Future Changes in Global Runoff and Runoff Coefficient From CMIP6 Multi‐Model Simulation Under SSP1‐2.6 and SSP5‐8.5 Scenarios

Abstract

AbstractThis paper assesses the performances of runoff (Ro) and runoff coefficient (α, the ratio of runoff to precipitation) simulations from 23 models during the historical period and then projects their future changes under the two emission scenarios (SSP1‐2.6 and SSP5‐8.5) in the Coupled Model Intercomparison Project. Compared with the UNH/GRDC Ro dataset (0.82 mm day−1), the multi‐model median (MME) Ro of 1995–2014 produces a comparable global mean magnitude (0.80 mm day−1), displays a similar spatial distribution of mean Ro, and also well captures the seasonal cycles at both global and basin scales.
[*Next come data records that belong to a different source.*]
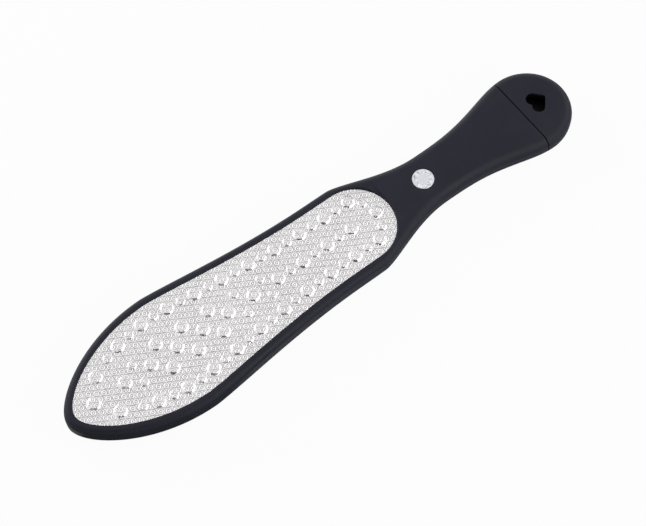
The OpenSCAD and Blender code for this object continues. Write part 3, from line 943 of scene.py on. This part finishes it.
def studio_floor(reach, white_share, mirrored_share):
    """A wide matte floor. Most of it shows as pure white, and the rest keeps the file's soft shadow."""
    graph = Graph(bpy.data.materials.new("floor_paper"))
    graph.tree.nodes.remove(graph.shader)
    paper = graph.node("BsdfDiffuse", {}, {"Color": colour(0.6, 0.6, 0.6)})
    glow = graph.node("Emission", {}, {"Color": colour(1, 1, 1), "Strength": 1.0})
    share = white_share * seen_by(graph, "Camera") + mirrored_share * seen_by(graph, "Glossy", "Transmission")
    both = graph.node("MixShader", {}, {0: share, 1: paper, 2: glow})
    graph.tree.links.new(both.socket, graph.tree.nodes["Material Output"].inputs["Surface"])
    turns = ((-1, -1), (1, -1), (1, 1), (-1, 1))
    card("studio_floor", [(reach * x, reach * y, floor_z) for x, y in turns], graph.holder)


def studio_world(light_level):
    """White for the camera and for reflections, and an even level of light."""
    graph = Graph(bpy.data.worlds.new("studio_world"), "Background")
    strength = graph.ramp(seen_by(graph, "Camera", "Glossy", "Transmission"), 0, 1, light_level, 1.0)
    bpy.context.scene.world = graph.finish(Strength=strength, Color=colour(1, 1, 1))


def softbox(name, place, size, radiance):
    """A square soft lamp that faces the middle of the file. radiance 1 is as bright as white paper."""
    lamp = bpy.data.lights.new(name, "AREA")
    lamp.size = size
    lamp.energy = radiance * math.pi * size ** 2
    holder = bpy.data.objects.new(name, lamp)
    holder.location = place
    holder.rotation_euler = (-Vector(place)).to_track_quat("-Z", "Y").to_euler()
    bpy.context.scene.collection.objects.link(holder)
    return holder


camera_yaw = math.radians(37.134)
camera_rise = math.radians(64.406)
camera_away = 0.67315
camera_aim = Vector((-0.006398, -0.005585, front_plate_z * MM))
image_right = Vector((math.cos(camera_yaw), -math.sin(camera_yaw), 0))
image_back = Vector((math.sin(camera_yaw), math.cos(camera_yaw), 0))
overhead = Vector((0, 0, 1))
towards_camera = math.sin(camera_rise) * overhead - math.cos(camera_rise) * image_back
camera = bpy.data.objects.new("camera", bpy.data.cameras.new("camera"))
camera.data.sensor_width = 36
camera.data.lens = 88.414
camera.data.clip_start = 0.01
camera.location = camera_aim + camera_away * towards_camera
camera.rotation_euler = (-towards_camera).to_track_quat("-Z", "Y").to_euler()
bpy.context.scene.collection.objects.link(camera)
bpy.context.scene.camera = camera
bpy.context.scene.view_settings.view_transform = "Standard"

studio_floor(reach=3, white_share=0.95, mirrored_share=0.1)
studio_world(light_level=0.42)


def stand_at(turn, rise, away):
    """A place at a turn from straight behind the file to its right, at a rise over the floor, in degrees."""
    turn, rise = math.radians(turn), math.radians(rise)
    flat = math.cos(turn) * image_back + math.sin(turn) * image_right
    return away * (math.cos(rise) * flat + math.sin(rise) * overhead)


lamp_away = 1.2
for name, turn, rise, size, radiance, mirrored in (
        ("left_softbox", -58, 26, 0.9, 1.15, True),
        ("back_softbox", 60, 26, 0.7, 1.1, True),
        ("right_softbox", 124, 36, 0.9, 2.2, True),
        ("left_fill", -60, 12, 0.8, 9, False),
        ("right_fill", 105, 12, 0.8, 4, False)):
    softbox(name, stand_at(turn, rise, lamp_away), size, radiance).visible_glossy = mirrored

wall_away = 0.9
wall_right, wall_left = stand_at(136, 0, wall_away), stand_at(226, 0, wall_away)
wall_low, wall_high = 0.3 * overhead, 1.4 * overhead
wall_corners = [wall_left + wall_low, wall_right + wall_low, wall_right + wall_high, wall_left + wall_high]
card_z = floor_z / 2
white_corners = [(-0.5, 0.032, card_z), (0.3, 0.032, card_z), (0.3, 0.6, card_z), (-0.5, 0.6, card_z)]
# Painted shadow: a grey card on the floor by the toe, seen only in reflections, stands for the floor's shade
# there.
shadow_card_corners = [(-0.15, 0, card_z), (-0.02, -0.045, card_z), (-0.06, -0.16, card_z), (-0.22, -0.12, card_z)]
velvet = Graph(bpy.data.materials.new("velvet")).finish(Base_Color=colour(0.02, 0.02, 0.02), Roughness=0.9)
shining_white = Graph(bpy.data.materials.new("reflector_white")).finish(
    Base_Color=colour(0, 0, 0), Emission_Color=colour(1, 1, 1), Emission_Strength=1.5)
shadow_felt = Graph(bpy.data.materials.new("painted_shadow_felt")).finish(Base_Color=colour(0.15, 0.15, 0.15), Roughness=0.9)
for name, corners, material in (
        ("dark_wall", wall_corners, velvet),
        ("reflector", white_corners, shining_white),
        ("painted_shadow_card", shadow_card_corners, shadow_felt)):
    mirrored_card = card(name, corners, material)
    for ray in ("camera", "diffuse", "transmission", "volume_scatter", "shadow"):
        setattr(mirrored_card, "visible_" + ray, False)
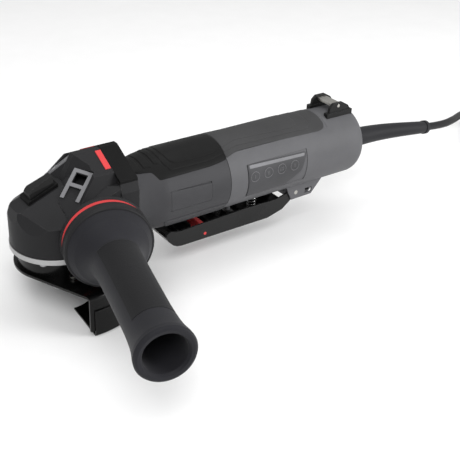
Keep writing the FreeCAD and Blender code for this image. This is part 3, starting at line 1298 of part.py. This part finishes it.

The global mean Ro of MME is projected to be increased by 0.01–0.02 mm day−1 (SSP1‐2.6) and 0.02–0.10 mm day−1 (SSP5‐8.5) during the twenty‐first century. Regional hotspots for strong increasing Ro appear across most areas of northern high latitudes, Africa, and southeastern Asia, with high inter‐model consistency. The global mean α is projected to be slightly decreased (−0.17 to −0.63%) except for the long‐term under the SSP5‐8.5 (0.26%). Although signs of changes in Ro vary with the river basins, periods, and scenarios, α in more than half (7 out of 12) river basins are projected to decrease. The uneven distributions of projected Ro changes over global land areas are related to the response of multiple hydroclimatic variables to the global warming. Given regions with inconstancy change signs of the projected precipitation, we speculate that changes in Ro are affected by more complicated hydroclimatic processes that warrant further investigations with physical‐based approaches.